Since the viewer is looking directly at the source of the light, the resulting images are very bright and hold up well even in high ambient light levels. They're being used in retail stores, theme parks, at trade shows, and in public concourses such as airports. Plasma display panels are available in a number of sizes, from as small as 25" to as large as 50" (with 60" models coming soon).

PDPs are “full members” of the flat-matrix family and have a fixed pixel structure. For the most common panels (42" widescreen), the pixel count is either 852 × 480 or 853 × 480. Smaller panels are available with 1,280 × 1,024 resolution, and there's even a 24" widescreen panel with 1,920 × 1,024 pixels. 50" widescreen panels typically have 1,280 × 768 or 1,366 × 768 pixels, as will the new 60" models.
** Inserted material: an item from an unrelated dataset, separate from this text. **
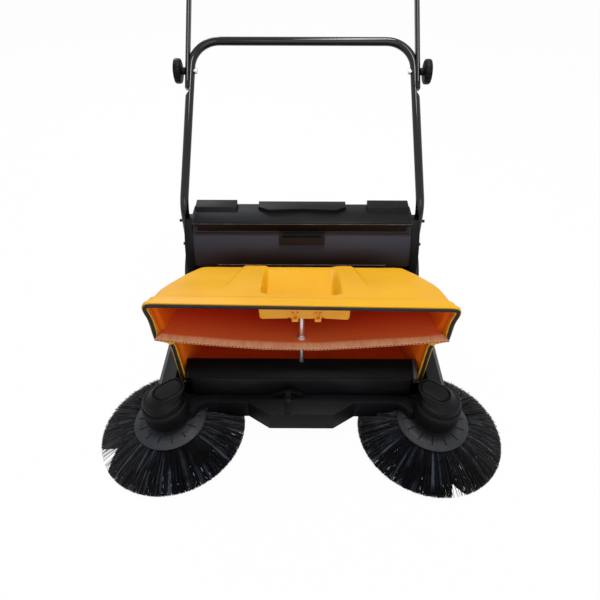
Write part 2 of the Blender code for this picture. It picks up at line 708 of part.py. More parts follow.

The list of plasma retailers is long, but most plasma glass panels are manufactured by a few companies including NEC, Fujitsu, Hitachi, Samsung, LG, Matsushita, and Pioneer. The raw glass is also incorporated into panels sold by Sony, JVC, Philips, Zenith, and Sharp, to name a few.

Pick a Display, Any Display

The sky's the limit when you want to incorporate any of these electronic imaging technologies into a production. In general, front- and rear-projected images look best when ambient light is kept off screens (that holds true whether you use a 1,000- or 10,000-lumen projector), but it's safe to say that if you can tolerate higher black levels, the brighter projectors will be able to keep up with intense stage washes.

Plasma panels are quite tolerant of high ambient lighting levels, but their imaging area is more limited than a projected image. Both PDPs and LCD/DLP projectors can be mixed within a production, as can self-contained projection cubes. These cubes, which use single-panel LCD or single-chip DLP imaging systems for simplicity, are often stacked into walls (square, rectangular, and triangular), or even arranged in arcs.

Whichever way you choose to go, all of these flat-matrix imaging systems offer high brightness, good contrast ratios, and high resolution. The choice of video and computer signal sources is yours, along with how you'll want to work LCD, DLP, and/or plasma into your next production.